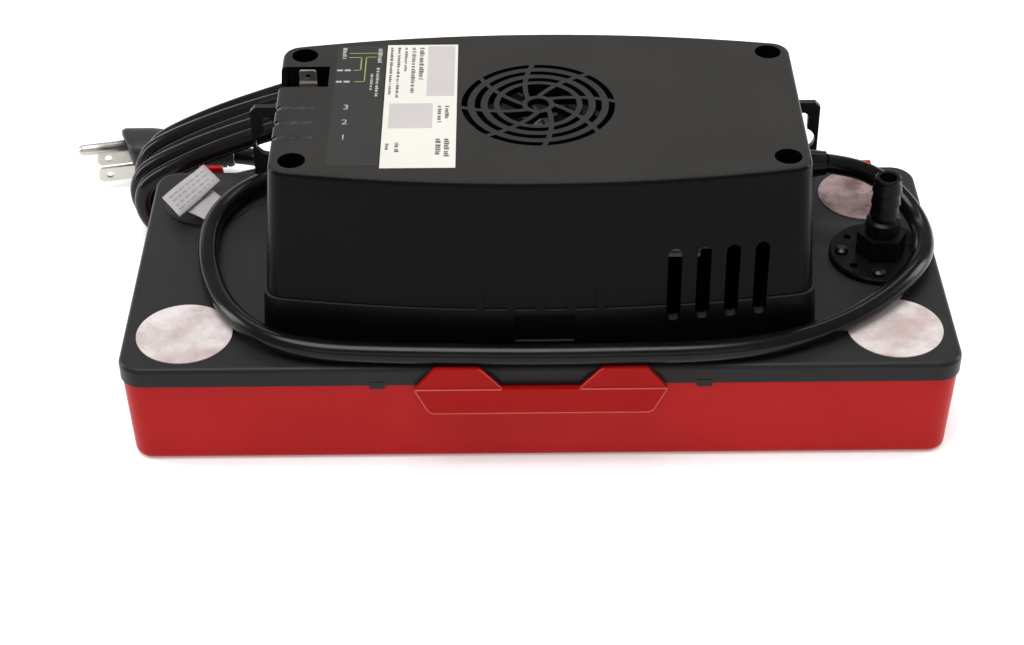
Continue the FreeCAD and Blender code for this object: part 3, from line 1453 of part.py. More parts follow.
def build_cord():
    """The power cord: strain relief, free run, coil, tail, plug and paper flag."""
    wall = housing_half(s.gland_height)
    start = wall - s.housing_wall - s.gland_inside
    x, y, z = s.housing_foot_half, s.gland_y, s.gland_height
    shank = rod("gland_shank", s.gland_radius, start, y, z, x - start + OVER, "X")
    lock = rod("gland_lock", s.gland_radius + s.gland_lip, start, y, z, s.gland_lock, "X")
    collar = rod("gland_collar_disc", s.gland_collar, x + s.gland_stand, y, z, s.gland_disc, "X")
    nose = cone("gland_nose", s.gland_radius + 0.2, s.cord_radius + 0.9, x + s.gland_disc, y, z,
                s.gland_length - s.gland_disc, "X")
    bore = rod("gland_bore", s.cord_radius, start - OVER, y, z, 4 * s.gland_length, "X")
    node("cord_gland", cut("gland_whole", join("gland_fused", shank, lock, collar, nose), bore))
    run = cord_tube("power_cord", cord_points())
    tail = cord_tube("cord_tail", tail_points())
    outer = hank_face(s.hank_band)
    inner = hank_face(-s.hank_band)
    hank = outer.cut(inner).extrude(Vector(0, number(s.hank_depth), 0))
    node("cord_coil", computed("cord_hank", hank.cut([run, tail])))
    build_plug()
    build_flag()


def build_plug():
    """A three-pin plug lying on the floor, its pins to the left."""
    x, y, z = s.plug_x, s.plug_y, s.plug_height
    half = s.plug_length / 2
    front = x - half
    rear = x + half
    shoulder = front + s.plug_block - OVER
    body = block("plug_front", front, y - s.plug_width / 2, z - s.plug_thick / 2, s.plug_block, s.plug_width,
                 s.plug_thick)
    taper = cone("plug_taper", s.plug_shoulder, s.plug_neck, shoulder, y, z, rear - shoulder, "X")
    sleeve = cone("plug_sleeve", s.plug_neck, s.sleeve_end, rear - OVER, y, z, s.sleeve_length, "X")
    bore = rod("plug_bore", s.cord_radius, rear - 2 * OVER, y, z, s.sleeve_length + CLEAR, "X")
    node("plug_body", cut("plug_whole", join("plug_fused", body, taper, sleeve), bore))
    tip = front - s.blade_length
    blades = [block(f"blade_{side}", tip, y + sign * s.blade_pitch / 2 - s.blade_thick / 2, z - 1, s.blade_length,
                    s.blade_thick, s.blade_width) for side, sign in (("front", -1), ("back", 1))]
    pin = rod("earth_pin", s.earth_radius, tip - s.earth_past, y, z - s.earth_drop,
              s.blade_length + s.earth_past, "X")
    node("plug_blades", *blades, pin)


def build_flag():
    """The paper flag folded round the cord near the cover's left rear corner."""
    outline = [(-117.6, 39.0), (-130.0, 52.5), (-143.3, 28.6), (-124.4, 17.5)]
    flag = plate("flag_plate", outline, s.cover_top + 2 * s.cord_radius + 0.8, 0.5)
    node("cord_flag", flag)


def check_and_export():
    """Stop on anything that failed, then write each sub-part."""
    doc.recompute()
    for part in doc.Objects:
        if "Invalid" in part.State or "Error" in part.State:
            raise RuntimeError(f"{part.Name} failed: {part.State}")
    os.makedirs("parts", exist_ok=True)
    for name, part in nodes.items():
        shape = part.Shape
        if shape.isNull() or not shape.isValid() or not shape.Solids:
            raise RuntimeError(f"{name} has no valid solid")
        shape.exportStep(f"parts/{name}.step")
        box = shape.BoundBox
        print(f"{name}: {len(shape.Solids)} solids, {shape.Volume:.0f} mm3,",
              f"x {box.XMin:.1f} {box.XMax:.1f}, y {box.YMin:.1f} {box.YMax:.1f}, z {box.ZMin:.1f} {box.ZMax:.1f}")


fill_sheet()
build_tank()
build_latch()
build_cover()
build_housing()
build_housing_screws()
build_indicators()
build_terminals()
build_motor()
build_rotor()
build_pump()
build_discharge()
build_float()
build_switches()
build_cord()
check_and_export()
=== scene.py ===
"""The looks of the condensate pump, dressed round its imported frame.

Places and sizes are in millimetres, apart from those of the floor and the lights, which are in metres.
"""
import json
import math
import random

import bpy
from mathutils import Matrix, Vector


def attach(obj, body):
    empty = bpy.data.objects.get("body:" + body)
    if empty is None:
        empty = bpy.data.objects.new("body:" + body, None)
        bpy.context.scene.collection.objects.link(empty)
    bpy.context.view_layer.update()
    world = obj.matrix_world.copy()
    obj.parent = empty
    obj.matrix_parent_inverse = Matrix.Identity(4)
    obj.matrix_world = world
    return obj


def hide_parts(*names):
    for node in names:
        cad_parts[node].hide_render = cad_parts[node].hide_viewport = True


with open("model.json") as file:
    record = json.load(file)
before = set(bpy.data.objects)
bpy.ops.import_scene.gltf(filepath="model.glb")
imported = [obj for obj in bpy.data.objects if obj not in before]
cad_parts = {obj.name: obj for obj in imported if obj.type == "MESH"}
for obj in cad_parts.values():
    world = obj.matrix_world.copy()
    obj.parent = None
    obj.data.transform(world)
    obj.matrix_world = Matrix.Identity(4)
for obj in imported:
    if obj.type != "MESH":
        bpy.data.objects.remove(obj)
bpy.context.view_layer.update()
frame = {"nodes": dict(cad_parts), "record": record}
nodes = frame["nodes"]
MM = 0.001

# The camera stands in front and above, at the photograph's angle. Its angles are in degrees.
CAMERA_AT = Vector((-12.445, -664.456, 519.034)) * MM
CAMERA_PITCH = 37.2155
CAMERA_YAW = 0.2263
CAMERA_ROLL = -0.3644
LENS_MM = 76.51
SENSOR_MM = 36.0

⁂

Work to do: Quote each line of the listing above exactly.

Written response:
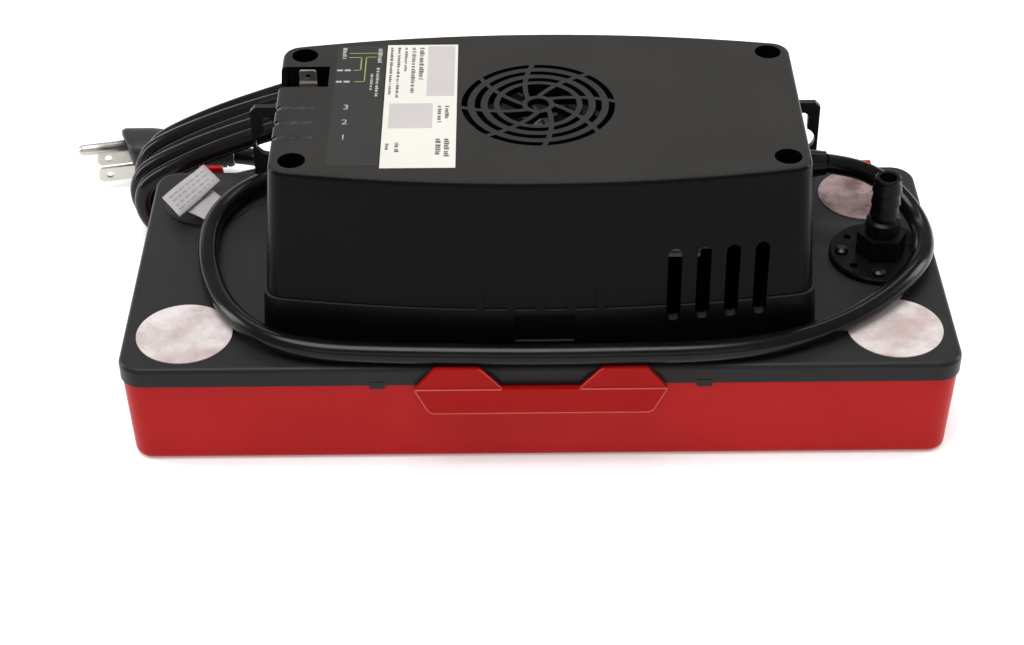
Continue the FreeCAD and Blender code for this object: part 3, from line 1453 of part.py. More parts follow.
def build_cord():
    """The power cord: strain relief, free run, coil, tail, plug and paper flag."""
    wall = housing_half(s.gland_height)
    start = wall - s.housing_wall - s.gland_inside
    x, y, z = s.housing_foot_half, s.gland_y, s.gland_height
    shank = rod("gland_shank", s.gland_radius, start, y, z, x - start + OVER, "X")
    lock = rod("gland_lock", s.gland_radius + s.gland_lip, start, y, z, s.gland_lock, "X")
    collar = rod("gland_collar_disc", s.gland_collar, x + s.gland_stand, y, z, s.gland_disc, "X")
    nose = cone("gland_nose", s.gland_radius + 0.2, s.cord_radius + 0.9, x + s.gland_disc, y, z,
                s.gland_length - s.gland_disc, "X")
    bore = rod("gland_bore", s.cord_radius, start - OVER, y, z, 4 * s.gland_length, "X")
    node("cord_gland", cut("gland_whole", join("gland_fused", shank, lock, collar, nose), bore))
    run = cord_tube("power_cord", cord_points())
    tail = cord_tube("cord_tail", tail_points())
    outer = hank_face(s.hank_band)
    inner = hank_face(-s.hank_band)
    hank = outer.cut(inner).extrude(Vector(0, number(s.hank_depth), 0))
    node("cord_coil", computed("cord_hank", hank.cut([run, tail])))
    build_plug()
    build_flag()


def build_plug():
    """A three-pin plug lying on the floor, its pins to the left."""
    x, y, z = s.plug_x, s.plug_y, s.plug_height
    half = s.plug_length / 2
    front = x - half
    rear = x + half
    shoulder = front + s.plug_block - OVER
    body = block("plug_front", front, y - s.plug_width / 2, z - s.plug_thick / 2, s.plug_block, s.plug_width,
                 s.plug_thick)
    taper = cone("plug_taper", s.plug_shoulder, s.plug_neck, shoulder, y, z, rear - shoulder, "X")
    sleeve = cone("plug_sleeve", s.plug_neck, s.sleeve_end, rear - OVER, y, z, s.sleeve_length, "X")
    bore = rod("plug_bore", s.cord_radius, rear - 2 * OVER, y, z, s.sleeve_length + CLEAR, "X")
    node("plug_body", cut("plug_whole", join("plug_fused", body, taper, sleeve), bore))
    tip = front - s.blade_length
    blades = [block(f"blade_{side}", tip, y + sign * s.blade_pitch / 2 - s.blade_thick / 2, z - 1, s.blade_length,
                    s.blade_thick, s.blade_width) for side, sign in (("front", -1), ("back", 1))]
    pin = rod("earth_pin", s.earth_radius, tip - s.earth_past, y, z - s.earth_drop,
              s.blade_length + s.earth_past, "X")
    node("plug_blades", *blades, pin)


def build_flag():
    """The paper flag folded round the cord near the cover's left rear corner."""
    outline = [(-117.6, 39.0), (-130.0, 52.5), (-143.3, 28.6), (-124.4, 17.5)]
    flag = plate("flag_plate", outline, s.cover_top + 2 * s.cord_radius + 0.8, 0.5)
    node("cord_flag", flag)


def check_and_export():
    """Stop on anything that failed, then write each sub-part."""
    doc.recompute()
    for part in doc.Objects:
        if "Invalid" in part.State or "Error" in part.State:
            raise RuntimeError(f"{part.Name} failed: {part.State}")
    os.makedirs("parts", exist_ok=True)
    for name, part in nodes.items():
        shape = part.Shape
        if shape.isNull() or not shape.isValid() or not shape.Solids:
            raise RuntimeError(f"{name} has no valid solid")
        shape.exportStep(f"parts/{name}.step")
        box = shape.BoundBox
        print(f"{name}: {len(shape.Solids)} solids, {shape.Volume:.0f} mm3,",
              f"x {box.XMin:.1f} {box.XMax:.1f}, y {box.YMin:.1f} {box.YMax:.1f}, z {box.ZMin:.1f} {box.ZMax:.1f}")


fill_sheet()
build_tank()
build_latch()
build_cover()
build_housing()
build_housing_screws()
build_indicators()
build_terminals()
build_motor()
build_rotor()
build_pump()
build_discharge()
build_float()
build_switches()
build_cord()
check_and_export()
=== scene.py ===
"""The looks of the condensate pump, dressed round its imported frame.

Places and sizes are in millimetres, apart from those of the floor and the lights, which are in metres.
"""
import json
import math
import random

import bpy
from mathutils import Matrix, Vector


def attach(obj, body):
    empty = bpy.data.objects.get("body:" + body)
    if empty is None:
        empty = bpy.data.objects.new("body:" + body, None)
        bpy.context.scene.collection.objects.link(empty)
    bpy.context.view_layer.update()
    world = obj.matrix_world.copy()
    obj.parent = empty
    obj.matrix_parent_inverse = Matrix.Identity(4)
    obj.matrix_world = world
    return obj


def hide_parts(*names):
    for node in names:
        cad_parts[node].hide_render = cad_parts[node].hide_viewport = True


with open("model.json") as file:
    record = json.load(file)
before = set(bpy.data.objects)
bpy.ops.import_scene.gltf(filepath="model.glb")
imported = [obj for obj in bpy.data.objects if obj not in before]
cad_parts = {obj.name: obj for obj in imported if obj.type == "MESH"}
for obj in cad_parts.values():
    world = obj.matrix_world.copy()
    obj.parent = None
    obj.data.transform(world)
    obj.matrix_world = Matrix.Identity(4)
for obj in imported:
    if obj.type != "MESH":
        bpy.data.objects.remove(obj)
bpy.context.view_layer.update()
frame = {"nodes": dict(cad_parts), "record": record}
nodes = frame["nodes"]
MM = 0.001

# The camera stands in front and above, at the photograph's angle. Its angles are in degrees.
CAMERA_AT = Vector((-12.445, -664.456, 519.034)) * MM
CAMERA_PITCH = 37.2155
CAMERA_YAW = 0.2263
CAMERA_ROLL = -0.3644
LENS_MM = 76.51
SENSOR_MM = 36.0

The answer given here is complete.